GIVEN INFORMATION

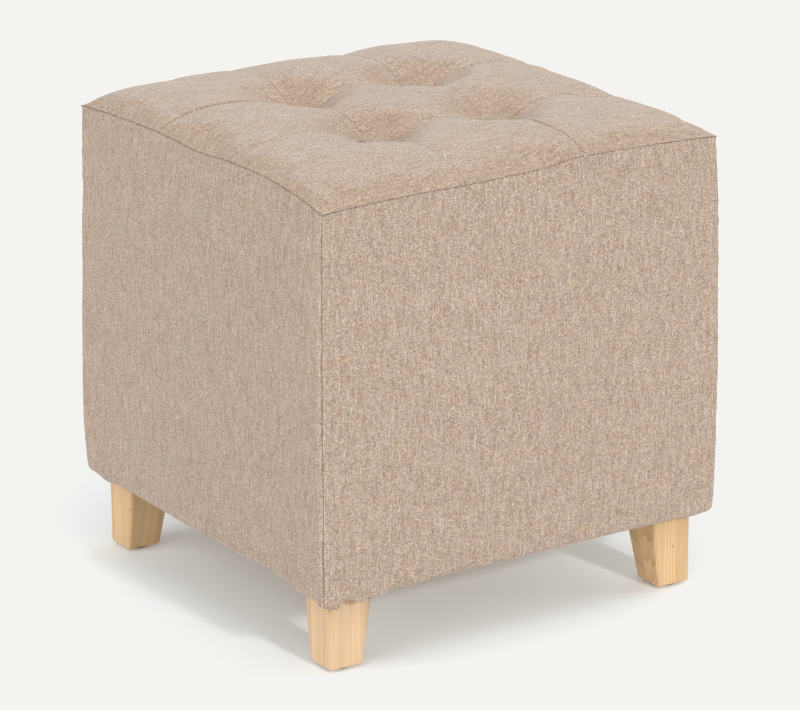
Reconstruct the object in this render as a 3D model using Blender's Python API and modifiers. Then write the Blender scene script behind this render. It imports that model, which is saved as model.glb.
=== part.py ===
"""Cube pouf stool: a filled, tufted seat block in four side panels, on a base board with four tapered legs.

The origin is on the floor under the middle of the stool. +X is to the right, -Y is to the front, +Z is up.
All sizes are in metres.
"""

import math
from collections import namedtuple

import bmesh
import bpy

# Whole stool
COLLECTION_NAME = "cube_pouf_stool"
CUTTER_COLLECTION_NAME = "cutters"
COVER_HALF = 0.1900  # half the width of the cover at its fullest
SEAM_HALF = 0.1850  # half the width at the perimeter seam, where the sides are drawn in
CORNER_RADIUS = 0.0080  # upright corners of the cover
SEAM_CORNER_RADIUS = 0.0045  # corners of the perimeter seam
PIECE_GAP = 0.0003  # clearance between pieces that touch
SEAM_GAP = 0.0005  # clearance under the perimeter seam, where two curved edges meet

# Side panels
PANEL_INNER_HALF = 0.1770  # half the width between the inner faces of opposite panels
FULLEST_HEIGHT = 0.150  # the sides are drawn in above this height, up to the seam
SEAM_DRAW_POWER = 3.0  # how late and how sharply they are drawn in
HEM_HEIGHT = 0.0646  # lower edge of the panels above the floor
HEM_RADIUS = 0.0050  # roll of cloth and padding at the lower edge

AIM
Make an exact copy of all the data.

REPLY
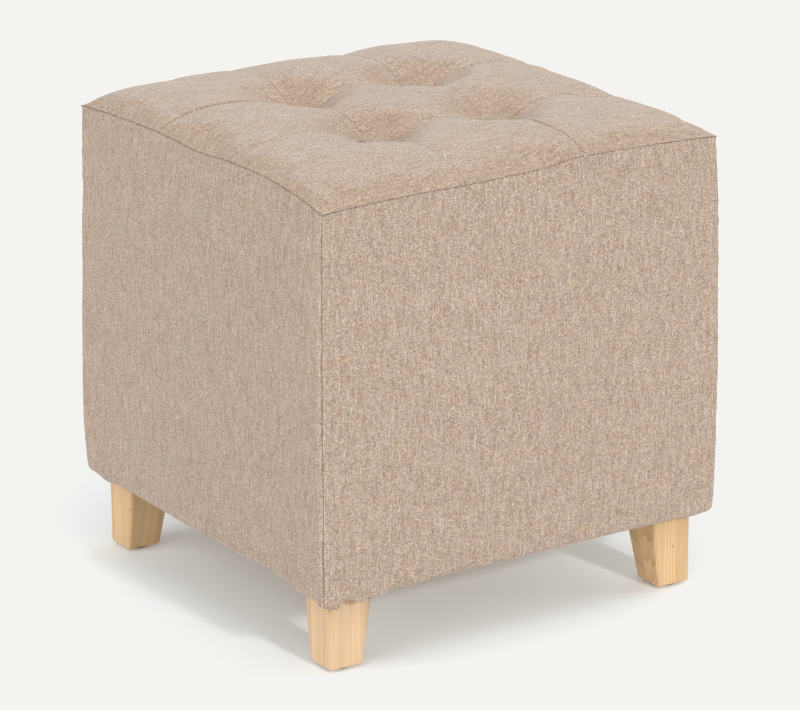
Reconstruct the object in this render as a 3D model using Blender's Python API and modifiers. Then write the Blender scene script behind this render. It imports that model, which is saved as model.glb.
=== part.py ===
"""Cube pouf stool: a filled, tufted seat block in four side panels, on a base board with four tapered legs.

The origin is on the floor under the middle of the stool. +X is to the right, -Y is to the front, +Z is up.
All sizes are in metres.
"""

import math
from collections import namedtuple

import bmesh
import bpy

# Whole stool
COLLECTION_NAME = "cube_pouf_stool"
CUTTER_COLLECTION_NAME = "cutters"
COVER_HALF = 0.1900  # half the width of the cover at its fullest
SEAM_HALF = 0.1850  # half the width at the perimeter seam, where the sides are drawn in
CORNER_RADIUS = 0.0080  # upright corners of the cover
SEAM_CORNER_RADIUS = 0.0045  # corners of the perimeter seam
PIECE_GAP = 0.0003  # clearance between pieces that touch
SEAM_GAP = 0.0005  # clearance under the perimeter seam, where two curved edges meet

# Side panels
PANEL_INNER_HALF = 0.1770  # half the width between the inner faces of opposite panels
FULLEST_HEIGHT = 0.150  # the sides are drawn in above this height, up to the seam
SEAM_DRAW_POWER = 3.0  # how late and how sharply they are drawn in
HEM_HEIGHT = 0.0646  # lower edge of the panels above the floor
HEM_RADIUS = 0.0050  # roll of cloth and padding at the lower edge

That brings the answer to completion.